Given material:
• • • • • • •

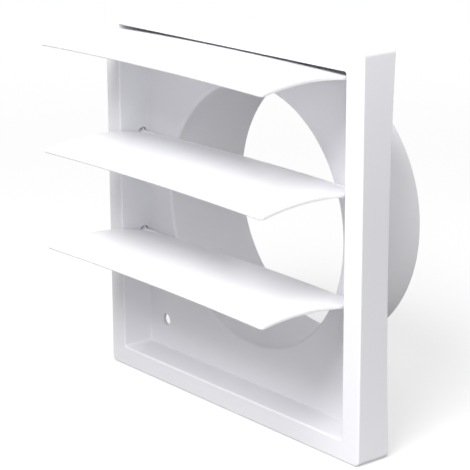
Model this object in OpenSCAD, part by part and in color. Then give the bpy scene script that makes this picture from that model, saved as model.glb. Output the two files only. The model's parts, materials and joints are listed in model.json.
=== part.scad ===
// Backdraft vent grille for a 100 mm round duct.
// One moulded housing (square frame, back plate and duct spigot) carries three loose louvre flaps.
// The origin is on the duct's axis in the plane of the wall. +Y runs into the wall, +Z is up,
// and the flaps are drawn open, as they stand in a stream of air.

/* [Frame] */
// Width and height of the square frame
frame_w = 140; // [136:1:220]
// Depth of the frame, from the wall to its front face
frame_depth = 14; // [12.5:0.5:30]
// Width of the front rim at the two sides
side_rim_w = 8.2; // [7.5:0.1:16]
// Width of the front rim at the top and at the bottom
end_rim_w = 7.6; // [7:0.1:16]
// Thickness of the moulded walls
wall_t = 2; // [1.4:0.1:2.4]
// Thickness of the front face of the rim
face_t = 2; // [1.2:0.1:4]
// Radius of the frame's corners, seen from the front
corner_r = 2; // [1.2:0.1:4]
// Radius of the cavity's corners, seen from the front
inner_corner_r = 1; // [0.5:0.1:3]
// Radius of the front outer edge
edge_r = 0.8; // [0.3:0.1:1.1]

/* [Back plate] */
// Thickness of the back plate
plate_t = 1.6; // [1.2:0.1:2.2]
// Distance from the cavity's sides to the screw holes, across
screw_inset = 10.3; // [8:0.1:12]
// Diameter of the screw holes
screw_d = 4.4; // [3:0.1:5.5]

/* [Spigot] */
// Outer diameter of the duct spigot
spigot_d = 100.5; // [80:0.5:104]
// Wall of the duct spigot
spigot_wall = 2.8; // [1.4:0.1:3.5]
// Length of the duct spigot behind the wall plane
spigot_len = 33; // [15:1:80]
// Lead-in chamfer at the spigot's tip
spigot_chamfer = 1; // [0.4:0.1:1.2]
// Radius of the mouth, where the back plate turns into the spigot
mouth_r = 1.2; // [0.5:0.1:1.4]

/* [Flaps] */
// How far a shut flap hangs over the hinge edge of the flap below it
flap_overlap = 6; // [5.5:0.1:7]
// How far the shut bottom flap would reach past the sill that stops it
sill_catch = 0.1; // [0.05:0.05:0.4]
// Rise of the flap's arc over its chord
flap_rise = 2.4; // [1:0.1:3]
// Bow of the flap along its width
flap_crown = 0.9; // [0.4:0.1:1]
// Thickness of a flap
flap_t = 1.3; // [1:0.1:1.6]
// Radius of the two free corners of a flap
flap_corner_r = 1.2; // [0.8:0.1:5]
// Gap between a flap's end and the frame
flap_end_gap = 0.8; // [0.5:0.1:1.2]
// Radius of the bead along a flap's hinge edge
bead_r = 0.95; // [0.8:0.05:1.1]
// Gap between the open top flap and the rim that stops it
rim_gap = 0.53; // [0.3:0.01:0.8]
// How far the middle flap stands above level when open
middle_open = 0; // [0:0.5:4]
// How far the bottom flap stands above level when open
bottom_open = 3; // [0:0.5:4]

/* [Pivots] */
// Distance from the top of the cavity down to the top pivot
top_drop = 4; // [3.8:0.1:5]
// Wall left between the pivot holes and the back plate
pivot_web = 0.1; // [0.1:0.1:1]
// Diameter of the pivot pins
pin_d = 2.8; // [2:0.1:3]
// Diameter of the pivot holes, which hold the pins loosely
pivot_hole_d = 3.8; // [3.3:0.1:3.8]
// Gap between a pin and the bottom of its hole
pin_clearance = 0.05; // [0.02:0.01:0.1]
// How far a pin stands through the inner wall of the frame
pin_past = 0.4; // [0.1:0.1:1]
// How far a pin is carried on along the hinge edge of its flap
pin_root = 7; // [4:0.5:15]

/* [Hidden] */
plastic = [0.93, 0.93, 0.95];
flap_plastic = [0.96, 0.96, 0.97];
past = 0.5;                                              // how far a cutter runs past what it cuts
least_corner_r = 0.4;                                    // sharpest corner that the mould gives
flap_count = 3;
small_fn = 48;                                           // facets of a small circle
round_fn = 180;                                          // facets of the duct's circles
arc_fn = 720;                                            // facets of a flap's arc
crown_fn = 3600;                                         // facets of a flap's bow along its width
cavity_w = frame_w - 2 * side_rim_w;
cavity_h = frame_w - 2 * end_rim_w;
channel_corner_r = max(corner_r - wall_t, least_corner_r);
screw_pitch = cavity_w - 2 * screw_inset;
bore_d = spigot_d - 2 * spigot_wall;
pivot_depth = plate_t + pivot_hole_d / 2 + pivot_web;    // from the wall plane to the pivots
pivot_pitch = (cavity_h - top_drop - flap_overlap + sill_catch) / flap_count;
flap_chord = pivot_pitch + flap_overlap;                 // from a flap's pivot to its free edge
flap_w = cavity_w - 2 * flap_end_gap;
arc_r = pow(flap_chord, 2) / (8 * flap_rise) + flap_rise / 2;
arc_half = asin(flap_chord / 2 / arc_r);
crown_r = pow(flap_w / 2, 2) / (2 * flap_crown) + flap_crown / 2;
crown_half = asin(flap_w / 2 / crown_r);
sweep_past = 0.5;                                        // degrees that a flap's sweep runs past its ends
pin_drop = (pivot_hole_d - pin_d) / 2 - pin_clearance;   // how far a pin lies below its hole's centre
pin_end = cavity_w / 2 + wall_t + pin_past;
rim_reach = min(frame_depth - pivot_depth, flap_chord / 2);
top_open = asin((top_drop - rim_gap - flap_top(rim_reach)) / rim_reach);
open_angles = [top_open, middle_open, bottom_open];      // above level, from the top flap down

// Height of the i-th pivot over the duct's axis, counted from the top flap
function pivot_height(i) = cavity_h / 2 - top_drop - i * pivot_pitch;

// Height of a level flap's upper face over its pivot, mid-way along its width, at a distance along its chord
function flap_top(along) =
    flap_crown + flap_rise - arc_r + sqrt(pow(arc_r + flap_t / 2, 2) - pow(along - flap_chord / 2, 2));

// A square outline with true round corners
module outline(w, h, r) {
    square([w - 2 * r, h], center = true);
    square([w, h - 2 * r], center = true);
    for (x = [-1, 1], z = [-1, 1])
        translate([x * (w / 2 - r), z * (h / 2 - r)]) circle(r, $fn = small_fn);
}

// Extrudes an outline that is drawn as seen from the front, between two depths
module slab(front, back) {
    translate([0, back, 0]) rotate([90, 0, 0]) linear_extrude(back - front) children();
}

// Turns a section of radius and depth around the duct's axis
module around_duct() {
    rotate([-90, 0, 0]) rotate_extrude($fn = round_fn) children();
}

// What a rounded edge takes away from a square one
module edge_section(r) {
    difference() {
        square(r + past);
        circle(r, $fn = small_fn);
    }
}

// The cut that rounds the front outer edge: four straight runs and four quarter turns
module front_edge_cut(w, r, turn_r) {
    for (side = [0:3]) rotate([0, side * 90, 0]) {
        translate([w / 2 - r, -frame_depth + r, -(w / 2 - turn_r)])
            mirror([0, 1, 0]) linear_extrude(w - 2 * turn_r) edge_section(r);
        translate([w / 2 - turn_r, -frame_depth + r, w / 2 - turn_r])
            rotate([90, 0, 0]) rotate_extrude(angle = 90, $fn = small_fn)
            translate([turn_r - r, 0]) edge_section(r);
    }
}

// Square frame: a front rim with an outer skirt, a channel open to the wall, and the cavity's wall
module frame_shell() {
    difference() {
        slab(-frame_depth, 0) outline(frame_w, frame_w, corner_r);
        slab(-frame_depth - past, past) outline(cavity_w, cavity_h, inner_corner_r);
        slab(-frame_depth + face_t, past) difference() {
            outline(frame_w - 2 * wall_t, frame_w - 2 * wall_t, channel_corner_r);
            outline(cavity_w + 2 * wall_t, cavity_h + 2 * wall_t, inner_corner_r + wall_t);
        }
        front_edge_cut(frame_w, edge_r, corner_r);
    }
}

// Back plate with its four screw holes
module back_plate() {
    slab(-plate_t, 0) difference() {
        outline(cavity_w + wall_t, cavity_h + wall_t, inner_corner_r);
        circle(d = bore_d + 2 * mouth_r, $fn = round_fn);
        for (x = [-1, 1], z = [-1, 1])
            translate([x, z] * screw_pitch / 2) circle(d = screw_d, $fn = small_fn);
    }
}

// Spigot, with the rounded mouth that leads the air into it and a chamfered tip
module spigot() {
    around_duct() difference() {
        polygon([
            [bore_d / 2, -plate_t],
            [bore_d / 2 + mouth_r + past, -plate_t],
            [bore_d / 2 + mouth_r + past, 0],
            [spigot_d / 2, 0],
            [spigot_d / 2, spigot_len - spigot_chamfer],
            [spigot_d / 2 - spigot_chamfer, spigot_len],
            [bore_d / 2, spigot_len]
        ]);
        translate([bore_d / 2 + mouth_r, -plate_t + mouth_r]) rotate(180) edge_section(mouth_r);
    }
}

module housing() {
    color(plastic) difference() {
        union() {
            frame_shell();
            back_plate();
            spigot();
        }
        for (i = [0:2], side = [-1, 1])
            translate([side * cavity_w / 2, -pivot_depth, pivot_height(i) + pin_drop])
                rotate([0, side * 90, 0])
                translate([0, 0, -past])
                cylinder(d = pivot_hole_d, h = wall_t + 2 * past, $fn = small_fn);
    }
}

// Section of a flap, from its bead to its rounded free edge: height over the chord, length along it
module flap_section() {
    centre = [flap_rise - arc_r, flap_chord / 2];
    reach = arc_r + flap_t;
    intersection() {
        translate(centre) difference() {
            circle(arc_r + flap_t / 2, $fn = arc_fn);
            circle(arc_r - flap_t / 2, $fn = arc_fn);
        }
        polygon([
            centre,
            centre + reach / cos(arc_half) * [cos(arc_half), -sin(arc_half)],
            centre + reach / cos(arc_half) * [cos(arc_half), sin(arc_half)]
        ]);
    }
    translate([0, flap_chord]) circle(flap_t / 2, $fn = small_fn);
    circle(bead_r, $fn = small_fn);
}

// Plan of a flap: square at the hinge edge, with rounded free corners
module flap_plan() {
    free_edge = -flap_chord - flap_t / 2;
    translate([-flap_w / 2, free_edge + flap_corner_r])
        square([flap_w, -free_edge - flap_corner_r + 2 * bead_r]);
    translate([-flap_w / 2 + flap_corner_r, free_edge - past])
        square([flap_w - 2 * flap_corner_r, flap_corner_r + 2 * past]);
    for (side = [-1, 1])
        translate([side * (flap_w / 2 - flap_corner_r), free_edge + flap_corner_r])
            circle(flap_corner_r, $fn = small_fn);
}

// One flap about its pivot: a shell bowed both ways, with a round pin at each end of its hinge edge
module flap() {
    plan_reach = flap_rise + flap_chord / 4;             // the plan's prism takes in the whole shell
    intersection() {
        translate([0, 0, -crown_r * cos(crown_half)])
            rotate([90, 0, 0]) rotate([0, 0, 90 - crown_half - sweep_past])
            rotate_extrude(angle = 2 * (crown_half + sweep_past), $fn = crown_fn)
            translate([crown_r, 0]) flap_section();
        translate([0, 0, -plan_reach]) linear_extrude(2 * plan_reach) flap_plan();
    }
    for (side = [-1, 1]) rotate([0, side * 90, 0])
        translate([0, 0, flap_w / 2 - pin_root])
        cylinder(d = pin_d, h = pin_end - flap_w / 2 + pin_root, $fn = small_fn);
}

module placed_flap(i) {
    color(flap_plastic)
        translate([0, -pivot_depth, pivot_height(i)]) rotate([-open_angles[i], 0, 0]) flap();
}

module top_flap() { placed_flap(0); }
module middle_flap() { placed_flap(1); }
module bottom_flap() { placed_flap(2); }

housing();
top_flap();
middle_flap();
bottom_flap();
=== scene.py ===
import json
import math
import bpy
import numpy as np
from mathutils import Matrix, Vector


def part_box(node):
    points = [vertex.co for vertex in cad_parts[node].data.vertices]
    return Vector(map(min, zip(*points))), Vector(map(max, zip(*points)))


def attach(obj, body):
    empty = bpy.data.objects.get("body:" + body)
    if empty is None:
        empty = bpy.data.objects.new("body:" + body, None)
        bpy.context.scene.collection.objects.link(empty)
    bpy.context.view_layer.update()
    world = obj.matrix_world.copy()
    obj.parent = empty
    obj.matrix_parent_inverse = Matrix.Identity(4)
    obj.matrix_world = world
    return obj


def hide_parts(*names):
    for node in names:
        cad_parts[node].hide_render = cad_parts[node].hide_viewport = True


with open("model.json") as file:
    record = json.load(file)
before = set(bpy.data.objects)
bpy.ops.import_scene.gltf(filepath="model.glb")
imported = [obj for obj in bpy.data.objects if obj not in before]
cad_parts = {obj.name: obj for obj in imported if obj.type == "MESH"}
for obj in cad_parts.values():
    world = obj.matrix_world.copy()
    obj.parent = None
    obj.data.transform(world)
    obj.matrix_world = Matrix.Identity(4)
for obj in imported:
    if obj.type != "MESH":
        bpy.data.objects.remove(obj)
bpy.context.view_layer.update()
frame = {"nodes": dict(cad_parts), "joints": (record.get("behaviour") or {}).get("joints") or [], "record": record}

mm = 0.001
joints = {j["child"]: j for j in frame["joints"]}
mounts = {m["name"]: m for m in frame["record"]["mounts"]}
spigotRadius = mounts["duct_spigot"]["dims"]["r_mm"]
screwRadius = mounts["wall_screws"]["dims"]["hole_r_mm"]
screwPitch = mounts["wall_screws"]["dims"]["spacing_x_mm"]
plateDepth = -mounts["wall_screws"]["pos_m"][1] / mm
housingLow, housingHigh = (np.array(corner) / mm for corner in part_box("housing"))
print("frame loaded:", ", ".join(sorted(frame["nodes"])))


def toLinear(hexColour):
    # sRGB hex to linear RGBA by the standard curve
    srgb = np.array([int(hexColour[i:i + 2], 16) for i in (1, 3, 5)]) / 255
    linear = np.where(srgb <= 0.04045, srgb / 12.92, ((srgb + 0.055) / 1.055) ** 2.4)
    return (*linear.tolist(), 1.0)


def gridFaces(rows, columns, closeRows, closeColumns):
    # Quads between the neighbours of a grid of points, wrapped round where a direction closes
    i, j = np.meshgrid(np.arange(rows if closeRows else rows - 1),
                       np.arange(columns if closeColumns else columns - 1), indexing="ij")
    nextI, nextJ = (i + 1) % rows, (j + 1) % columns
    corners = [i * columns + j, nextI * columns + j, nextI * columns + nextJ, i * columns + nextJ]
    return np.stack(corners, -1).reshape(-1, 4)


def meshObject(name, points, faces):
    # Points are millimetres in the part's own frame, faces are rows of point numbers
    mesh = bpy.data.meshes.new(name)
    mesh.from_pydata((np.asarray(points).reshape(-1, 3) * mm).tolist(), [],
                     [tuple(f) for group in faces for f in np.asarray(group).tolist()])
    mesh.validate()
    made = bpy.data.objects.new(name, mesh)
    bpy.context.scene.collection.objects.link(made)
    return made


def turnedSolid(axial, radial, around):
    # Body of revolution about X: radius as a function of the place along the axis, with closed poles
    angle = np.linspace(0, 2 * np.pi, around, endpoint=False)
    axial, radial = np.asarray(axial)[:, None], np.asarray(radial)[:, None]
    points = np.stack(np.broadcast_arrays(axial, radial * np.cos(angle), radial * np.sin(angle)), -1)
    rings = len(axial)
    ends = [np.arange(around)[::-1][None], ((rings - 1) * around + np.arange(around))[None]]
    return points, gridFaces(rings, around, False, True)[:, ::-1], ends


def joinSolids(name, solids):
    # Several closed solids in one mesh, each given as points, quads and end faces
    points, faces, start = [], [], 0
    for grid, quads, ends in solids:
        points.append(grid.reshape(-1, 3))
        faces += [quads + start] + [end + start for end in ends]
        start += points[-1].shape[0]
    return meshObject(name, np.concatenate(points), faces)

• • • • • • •

Prompt: Exactly the lines above from the one with "its hinge edge" to the one with "record = json.load(file)", both included, are to be quoted; leave the rest out.

Exercise response:
// One flap about its pivot: a shell bowed both ways, with a round pin at each end of its hinge edge
module flap() {
    plan_reach = flap_rise + flap_chord / 4;             // the plan's prism takes in the whole shell
    intersection() {
        translate([0, 0, -crown_r * cos(crown_half)])
            rotate([90, 0, 0]) rotate([0, 0, 90 - crown_half - sweep_past])
            rotate_extrude(angle = 2 * (crown_half + sweep_past), $fn = crown_fn)
            translate([crown_r, 0]) flap_section();
        translate([0, 0, -plan_reach]) linear_extrude(2 * plan_reach) flap_plan();
    }
    for (side = [-1, 1]) rotate([0, side * 90, 0])
        translate([0, 0, flap_w / 2 - pin_root])
        cylinder(d = pin_d, h = pin_end - flap_w / 2 + pin_root, $fn = small_fn);
}

module placed_flap(i) {
    color(flap_plastic)
        translate([0, -pivot_depth, pivot_height(i)]) rotate([-open_angles[i], 0, 0]) flap();
}

module top_flap() { placed_flap(0); }
module middle_flap() { placed_flap(1); }
module bottom_flap() { placed_flap(2); }

housing();
top_flap();
middle_flap();
bottom_flap();
=== scene.py ===
import json
import math
import bpy
import numpy as np
from mathutils import Matrix, Vector


def part_box(node):
    points = [vertex.co for vertex in cad_parts[node].data.vertices]
    return Vector(map(min, zip(*points))), Vector(map(max, zip(*points)))


def attach(obj, body):
    empty = bpy.data.objects.get("body:" + body)
    if empty is None:
        empty = bpy.data.objects.new("body:" + body, None)
        bpy.context.scene.collection.objects.link(empty)
    bpy.context.view_layer.update()
    world = obj.matrix_world.copy()
    obj.parent = empty
    obj.matrix_parent_inverse = Matrix.Identity(4)
    obj.matrix_world = world
    return obj


def hide_parts(*names):
    for node in names:
        cad_parts[node].hide_render = cad_parts[node].hide_viewport = True


with open("model.json") as file:
    record = json.load(file)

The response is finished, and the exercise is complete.